Over Thanksgiving I had the chance to peruse some books that I still need to get to. One of them is the new book The Great Emergence by Phyllis Tickle. This book has getting a wide read and is also sparking some conversations. Like other authors prior to Tickle, she sees new movements emerging approximately every 500 years and seems to indicate that we are right within the 400 to 500 year period now. That is to say, one of the reasons denominations, churches, church leaders, and denominational execs feel so much upheaval and even stress is that we are quite possibly living in a huge era of transition. Consequently, the "old maps" don't work anymore and are pretty useless in providing us guidance and direction. We are like explorers who need to write new maps and chart new territory. Unfortunately, if a person leans toward a leadership of high control and regulation, this will be a very frustating time. The leadership needed for times such as this is a leadership that is adaptable and flexible.

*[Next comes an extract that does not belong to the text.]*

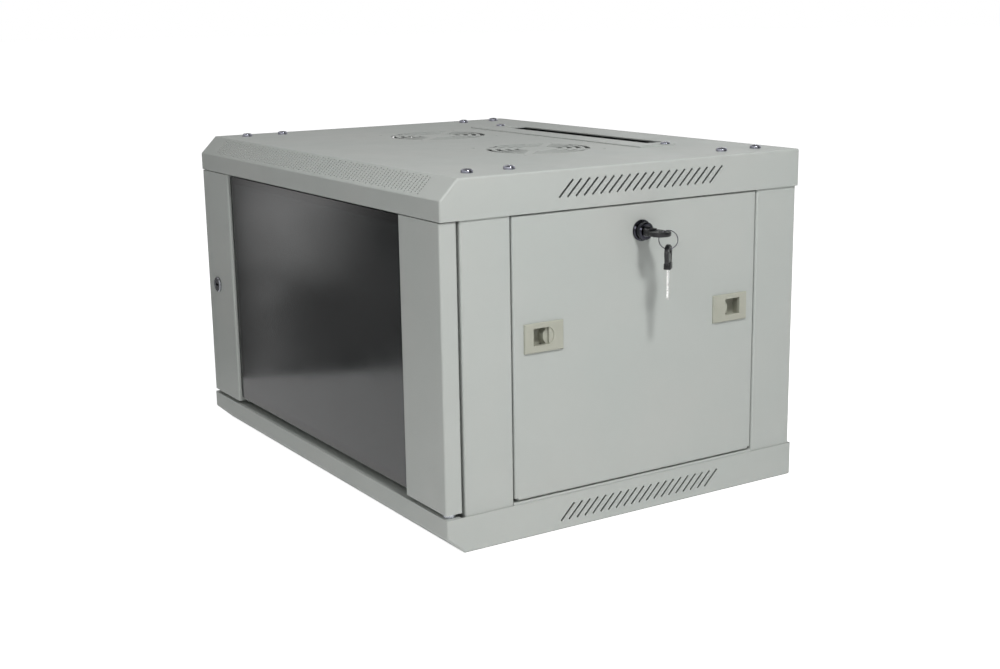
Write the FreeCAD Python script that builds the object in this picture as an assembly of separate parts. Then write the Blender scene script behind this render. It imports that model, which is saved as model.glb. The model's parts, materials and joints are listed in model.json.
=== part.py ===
"""Six-unit wall mount network cabinet: folded steel covers on two welded side frames,
a glazed front door, removable side panels, 19 inch rails, locks and keys.

Origin: middle of the base's underside. +Z is up, the door faces -Y, the wall is at +Y.
All sizes are in millimetres.
"""
import FreeCAD, Part
import math
import os

# ---- overall size ------------------------------------------------------------
width = 600.0            # across the covers
depth = 450.0            # door face to wall side
height = 368.0           # underside of the base to the top of the roof
cover_sheet = 1.2        # roof, base, panels and door
frame_sheet = 1.5        # side frames and depth rails
bend_inside = 1.0        # inner radius of every fold
seat_gap = 0.3           # clearance between parts that are bolted or fitted together
cover_gap = 0.5          # covers to side frames

# ---- roof and base covers ----------------------------------------------------
roof_flange = 40.0       # height of the roof's skirt
roof_chamfer = 20.0      # run and rise of the roof's sloped front
base_flange = 37.0
base_chamfer_run = 20.0
base_chamfer_rise = 18.0
cover_lip = 17.0         # inward lip of each cover above and below the door

# ---- slanted vent slots in the skirts ----------------------------------------
vent_count = 20
vent_pitch = 10.0
vent_rise = 18.5
vent_width = 2.4
vent_centre_y = 12.5
roof_vent_drop = 19.2    # slot centres below the roof's top face
base_vent_height = 17.9  # slot centres above the underside

# ---- fan grilles in the roof -------------------------------------------------
fan_spread = 222.0       # between the two fan centres
fan_centre_y = 12.0
fan_rings = 4
fan_first_radius = 25.0
fan_ring_pitch = 10.0
fan_slot_width = 5.4
fan_rib_width = 9.0      # diagonal ribs left between the arcs
fan_screw_spacing = 105.0
fan_screw_radius = 2.2

# ---- cable entries -----------------------------------------------------------
entry_length = 296.0
entry_width = 32.0
entry_inset = 59.0       # back edge of the entry to the rear of the cover
entry_screw_inset = 24.0  # fixing screws beyond each end of the entry
entry_corner = 3.0
entry_screw_radius = 2.5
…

While perusing Tickles book I came across this quote near the end of her book. In it, she has some things to say about Quakers:
"Both by heritage and by virture of having always been middlers belonging in nobody's camp, the Quakers have from the beginning had a distinctly 'other' easiness with the paradoxical interplay of revelation, discernment, and Scripture in the life and governance of the body of Christ on earth. Not exactly a refusal to engage questions of authority, Quaker thought chooses rather to assume that quiet engagement with God and the faithful reveals authority from the center out to other centers of engagement. Network theory, in other words, or at the very least, proto-network theory."
Rather then having a center of authority, Tickle seems to indicate that Quakers have, as part of their heritage, the ability to "network" spiritually and to keep following the sense of Truth through their leadings and engagement with the Spirit at a very deep level. This gives Quakers the ability to connect with folks from various backgrounds as they seek to "network" with the leadings of others.
Part of this new emergence also is that we are more connected with narrative then proposition. Tickle goes on to add:
"Narrative...is the song of the vibrating network. It is the spider's web in its trembling, a single touch on one strand setting all the others to resonating. Narrative circumvents logic, speaking the truth of the people who have been and fo whom we are. Narrative speaks to the heart in order that the heart, so tutored, may direct and inform the mind."
The beauty in all of this is that Quakers have a real role they can play in the emergent movement. Rather then fearing it, we can joyfully engage it and add our own nuances to it as we seek to follow God's leadings through this time of transition.